Fawkes is reporting, and stirring, the obvious anger between the leadership, Iain McNicol and the campaign team in Bradford. There was no expectation management, just denial all round.
 
Fawkes is reporting, and stirring, the obvious anger between the leadership, Iain McNicol and the campaign team in Bradford. There was no expectation management, just denial all round.
I get the impression that they, and most other people, genuinely didn't think they would lose.
 
No one thought Galloway would win (probably not even Galloway), but they seem to have paid absolutely no attention to what people were telling them on the ground. They were still thinking they'd won up till 11 last night!
 
It will be interesting to see if new-labour respond (as they have done for the last couple of decades) with the usual "if we do well in an election / poll it endorses our policy of getting more right-wing; if we do badly in an election / poll,it shows we're not getting right-wing enough fast enough" approach.

Or whether they might just finally get the message.
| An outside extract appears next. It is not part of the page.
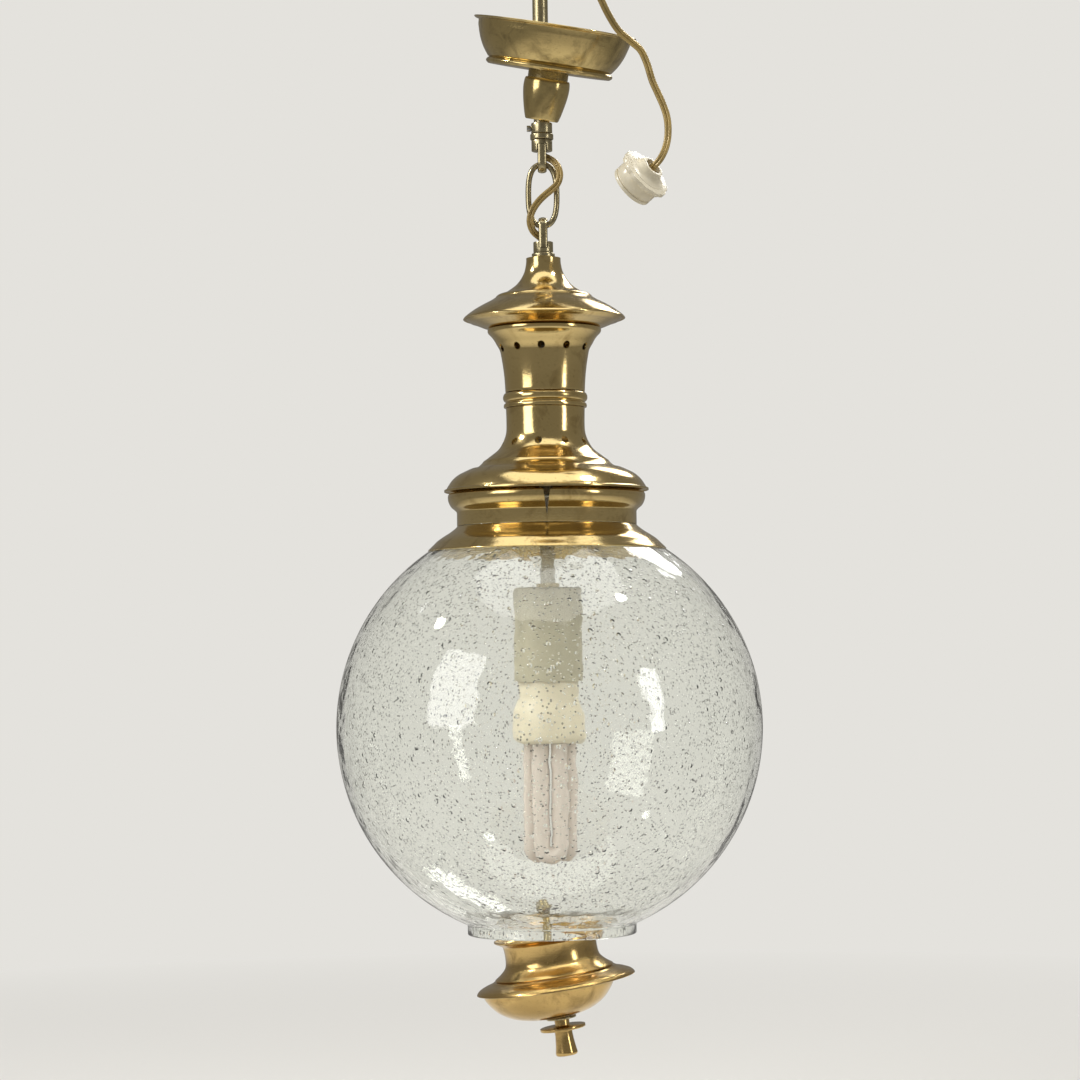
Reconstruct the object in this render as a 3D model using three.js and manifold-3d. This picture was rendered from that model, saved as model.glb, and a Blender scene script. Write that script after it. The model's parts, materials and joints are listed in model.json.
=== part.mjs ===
// Pendant ceiling lamp: a brass lantern with a seeded glass globe, hung by one chain link from a rigid stem.
// Millimetres, +Z up. The origin is the point inside the top eye where the ceiling hook bears.
// X runs to the viewer's right and the viewer looks along +Y.

import * as THREE from 'three';
import * as BufferGeometryUtils from 'three/addons/utils/BufferGeometryUtils.js';
import Module from 'manifold-3d';

const wasm = await Module();
wasm.setup();

// Clearances and general values
const seatGap = 0.3;
const boreClearance = 0.3;
const cutOverrun = 2;
const sheetWall = 0.9;
const right = Math.PI / 2;
const fullTurn = 2 * Math.PI;
const degree = Math.PI / 180;

// Facets round a turned piece
const facets = { wide: 24, middle: 16, small: 12, tiny: 8 };

// Twin flex, flat: its width lies across its two cores
const flex = { width: 5.0, thickness: 2.6, cordHoleRadius: 3.4, sides: 8, freeSteps: 60, linkSteps: 36 };

// Hanging eyes: a flat wire bent into a stirrup, its legs let into the ferrule
const eye = {
  width: 6.4, thickness: 3.2, innerRadius: 4.2, reach: 12.5, lampReach: 14.6,
  legDepth: 4.4, bendSteps: 6, sides: 8,
};
const ferrule = { radius: 7.4, height: 7.9, endWall: 5, lampRadius: 7.0 };
const lockRing = { radius: 8.2, height: 4.1, lampHeight: 3.0, chamfer: 0.6 };

// Stem: tube from ferrule face to ferrule face
const stem = { radius: 5.5, wall: 1.0, faceToFace: 137.3 };

// Stop collar that holds the canopy up
const collar = { radius: 7.5, height: 7.5 };
const setScrew = { headRadius: 2.2, headLength: 2.8, shankRadius: 1.4, slotWidth: 0.7, slotDepth: 0.8 };

// Canopy: dish, cup, bush and ring nut on one axis that leans sideways and nods forward on the stem,
// with its foot set back from the stem's axis
const canopyLean = 9.2 * degree;
const canopyNod = 10 * degree;
const canopySetBack = 3.2;
const cup = { bottomRadius: 11.6, widestRadius: 16.4, height: 29.3 };
const dish = {
  lipRadius: 58.2, bodyRadius: 54.6, baseRadius: 44.4, beadRadius: 45.4, baseHeight: 34.6, beadHeight: 4.4,
  lipHeight: 65.9, lipRise: 1.5,
};
const bush = { wall: 1.2, bottomHeight: 24.6, topHeight: 38.2, flangeWidth: 0.5, flangeHeight: 1.2 };
const ringNut = { width: 4.8, height: 2.4 };

// Chain link: an oval of round wire
const link = { halfWidth: 10.05, halfHeight: 21.95, wireRadius: 2.05, wireSides: 7, steps: 24, seat: 1.1 };

// Centre tube of the lantern and the nuts on it
const centreTube = { radius: 5.0, wall: 1.0 };
const tubeNut = { radius: 8.3, height: 3.0 };

// Hood
const hood = { height: 43.2, brimRadius: 57.5, topRadius: 12.2 };
const soffit = { depth: 6.9, innerRadius: 33 };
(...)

Although given the last 20 or so years, it's only a very faint hope.

:( :mad:

From the Guardian: "and the Liberal Democrats lost their deposit after netting 4.59% of the votes – down 7% on the 2010 general election result."

:D

:D :D :D
 
:D I think they knew a week or so ago, but decided to keep schtum.

Ah, well maybe they knew more than they made out. What could they do, though? What can Labour ever do at the moment?

Thing is, I don't buy this 'not listening' stuff particularly. I think they are fully aware of how a lot of people feel. They've lost any intellectual integrity. Their policies have no principled base to them. That's the problem. It is still the party that Tony Blair made.
 
And, i'd say, they simply got their campaign strategy wrong - played it as a safe seat, rather than a marginal. Viewed Tories as the big threat, dismissed the independent. My local Tories got hammered five years ago because they viewed Labour as a threat - the Lib Dems monstered the council elections, got four years in power and then got turfed out for Tories last year. Wrong strategy means you lose, regardless.